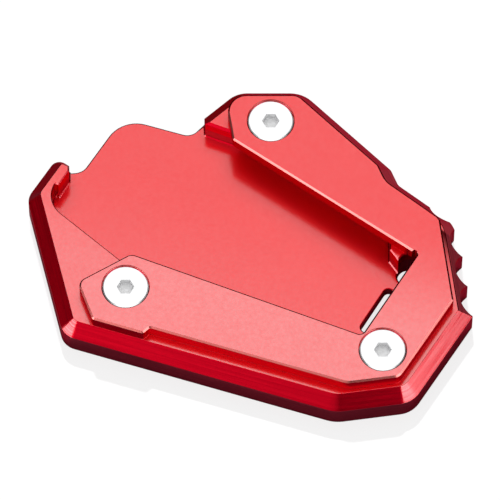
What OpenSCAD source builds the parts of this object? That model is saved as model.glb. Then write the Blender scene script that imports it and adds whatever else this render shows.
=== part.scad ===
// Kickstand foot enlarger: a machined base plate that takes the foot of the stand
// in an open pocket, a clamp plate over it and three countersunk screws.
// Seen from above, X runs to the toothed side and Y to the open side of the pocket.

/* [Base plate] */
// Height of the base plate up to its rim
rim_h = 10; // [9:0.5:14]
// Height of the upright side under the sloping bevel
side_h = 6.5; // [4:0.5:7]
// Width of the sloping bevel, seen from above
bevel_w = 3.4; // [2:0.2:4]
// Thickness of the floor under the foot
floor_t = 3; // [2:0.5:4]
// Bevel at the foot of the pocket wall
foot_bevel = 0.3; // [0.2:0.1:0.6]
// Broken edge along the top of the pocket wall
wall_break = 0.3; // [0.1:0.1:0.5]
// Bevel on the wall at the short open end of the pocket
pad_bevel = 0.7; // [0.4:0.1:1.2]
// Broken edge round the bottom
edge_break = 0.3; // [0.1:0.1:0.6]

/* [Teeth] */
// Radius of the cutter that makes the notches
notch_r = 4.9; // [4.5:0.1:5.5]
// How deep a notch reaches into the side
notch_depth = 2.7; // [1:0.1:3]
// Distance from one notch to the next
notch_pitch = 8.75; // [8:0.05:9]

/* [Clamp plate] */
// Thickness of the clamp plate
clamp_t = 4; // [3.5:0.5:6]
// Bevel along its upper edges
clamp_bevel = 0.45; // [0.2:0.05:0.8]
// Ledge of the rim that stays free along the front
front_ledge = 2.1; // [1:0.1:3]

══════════

SHORT TASK => Can you write out the lines above, from the first one through the one containing "of the pocket.", exactly as they appear and nothing more?

RESULT FOR THIS EXERCISE =>
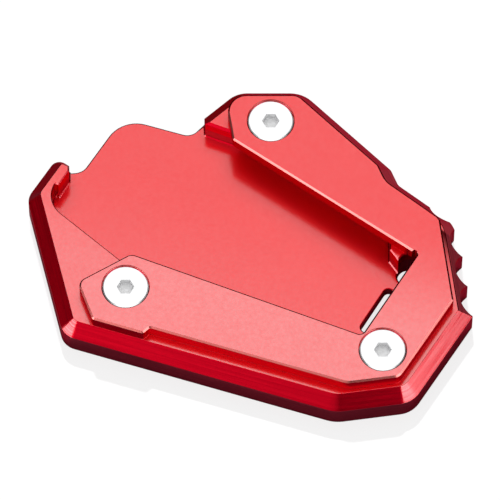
What OpenSCAD source builds the parts of this object? That model is saved as model.glb. Then write the Blender scene script that imports it and adds whatever else this render shows.
=== part.scad ===
// Kickstand foot enlarger: a machined base plate that takes the foot of the stand
// in an open pocket, a clamp plate over it and three countersunk screws.
// Seen from above, X runs to the toothed side and Y to the open side of the pocket.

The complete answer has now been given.